Mayıs ayında sefere çıkıyor Fatih. Daha önce sefere çıkacakken nikris hastalığı tutuyor ve iptal ediyor. Kendi gitmiyor, vezirlerini yolluyor. Yani bir sorun yok ki bu kez kendi çıkıyor ve daha acısı bir hafta içinde ölüyor. Ölüm nedeni barsak tıkanması. Yani bir tür zehirlenme. Gerçek öğrenilmek isteniyorsa naaştan bir saç teli, bir tırnak bulunabilir. Bir toksikoloji incelemesine bakar. Zaten Fatih'in mumyalandığını biliyoruz. Bizim roman da sorularla ilerliyor zaten. Ben bir roman yazdım. Bu romanı Fatih'in mezarı açılsın diye yazmadım. Bir edebiyat ürünü vermek için yazdım.


Payitahtın İstanbul'da olması yararlıydı

Sarayın İstanbul gibi bir şehirde oluşu, işleyişini nasıl etkiledi diye sorduğumuzda Ahmet Ümit, "Payitahtın İstanbul'da olması çok yararlı. Osmanlı için doğu ve batının hakimiyetinin aynı anda ellerinde olması demek. Hem ticaret merkezi hem de strateji ve savunma olarak çok önemli" cevabını veriyor.


Okur her iki karakterde de kendini bulacak
Sultanı Öldürmek diğer kitaplarınız arasında nasıl bir yerde?

İstanbul Hatırası'nda Fatih bölümünü yazarken buna karar vermiştim. 3 yıldır bu işle uğraşıyorum. Yorucu, hakikaten zor bir kitaptı ama çok zevkliydi. Çok eğlendim, çok şey öğrendim. Bir karakterin beynine girmek, onun gözünden anlatmak epeyce yordu beni. Ama Müştak Serhazin'i çok sevdim. Komiser Nevzat ve Patasana gibi karakterlerimden biri oldu. Ama bu kitapta kalacak artık.

Bir tarihçi gibi mi çalıştınız bu romana?

Bu bir tez romanı değil. Bir tarihçi kadar çalışmadım. Öteki romanlarımda olduğu gibi yine sorular soruyorum. Anlattığım şey aslında tarihe dair bir şey değil, insan ruhuna dair bir şey. O yüzden iki karakter var. Böylece okur iki karakterde kendini bulabilecek.

Tarih ve polisiye harmanlanması kolay iki tür mü?
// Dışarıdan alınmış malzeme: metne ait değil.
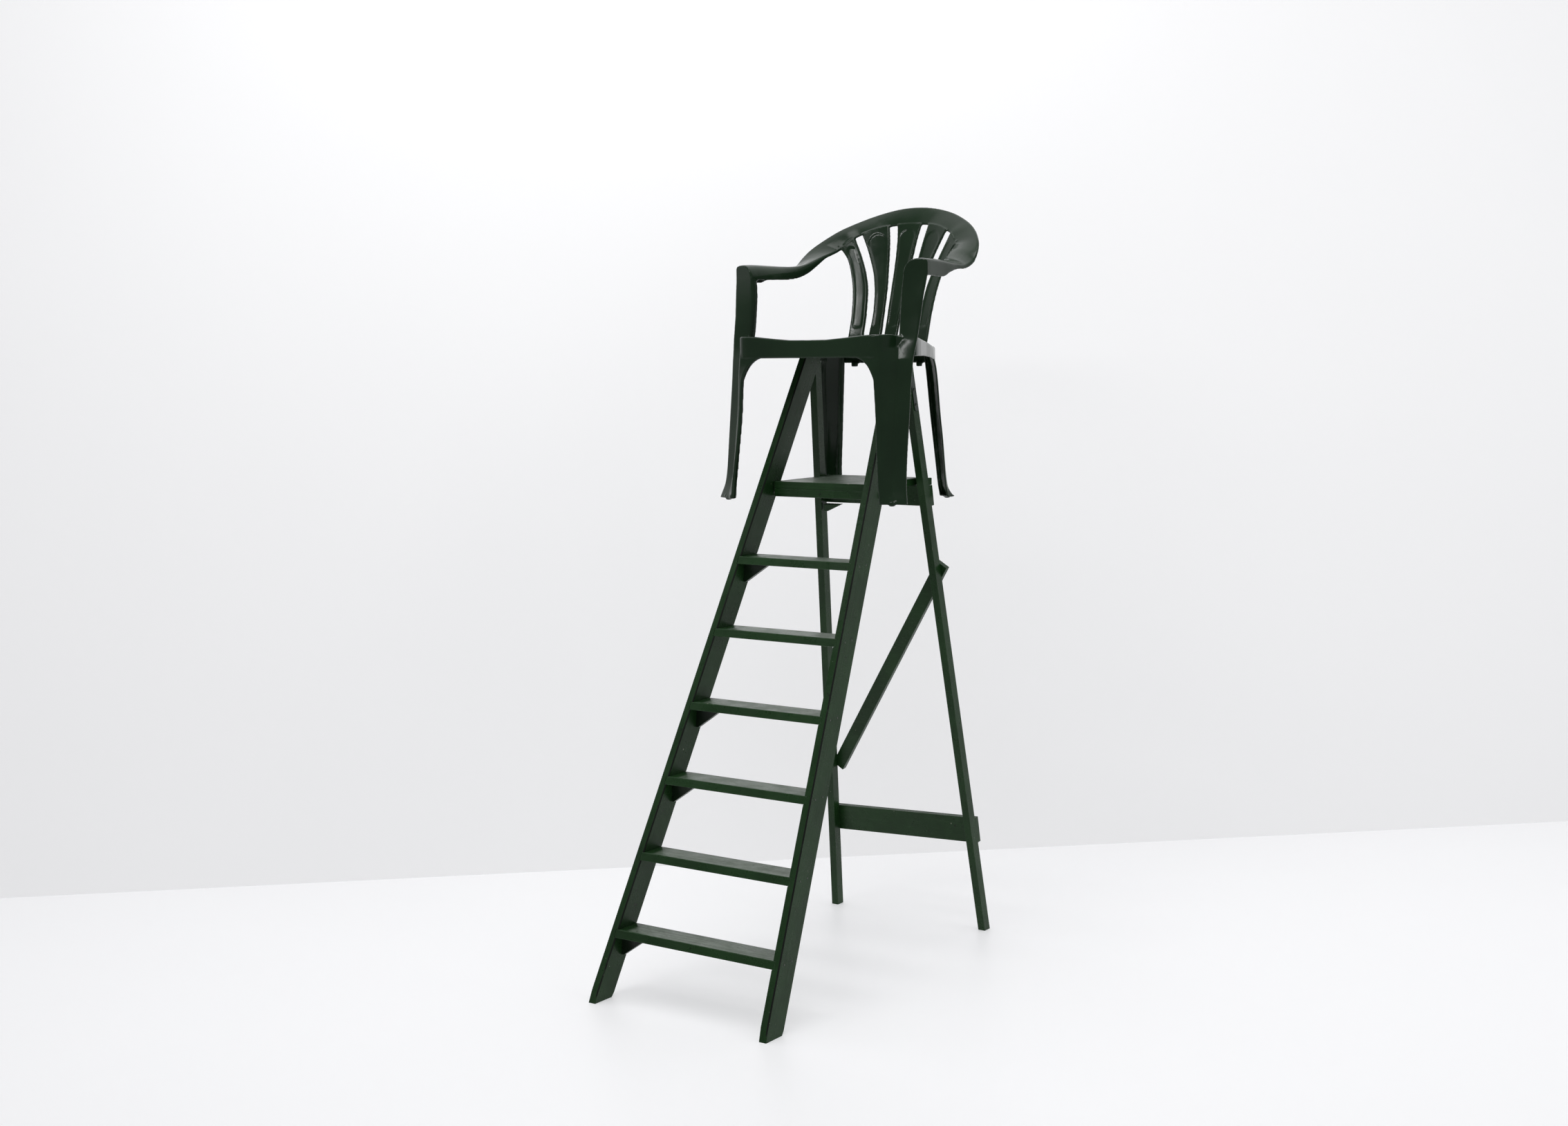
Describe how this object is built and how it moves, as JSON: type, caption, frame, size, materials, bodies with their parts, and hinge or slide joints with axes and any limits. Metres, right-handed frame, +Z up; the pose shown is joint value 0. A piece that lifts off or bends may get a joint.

Çok zor ikisini birleştirmek ama ikisi yöntemsel olarak çok benziyor. Tarih bilimiyle kriminoloji arasında benzerlikler var. Tarih geçmişte olan ve kanıtları azalmış hakikati bulmamızın bilimidir. Kriminolojiyle uğraşan da faili meçhul gizemli cinayetleri çözer.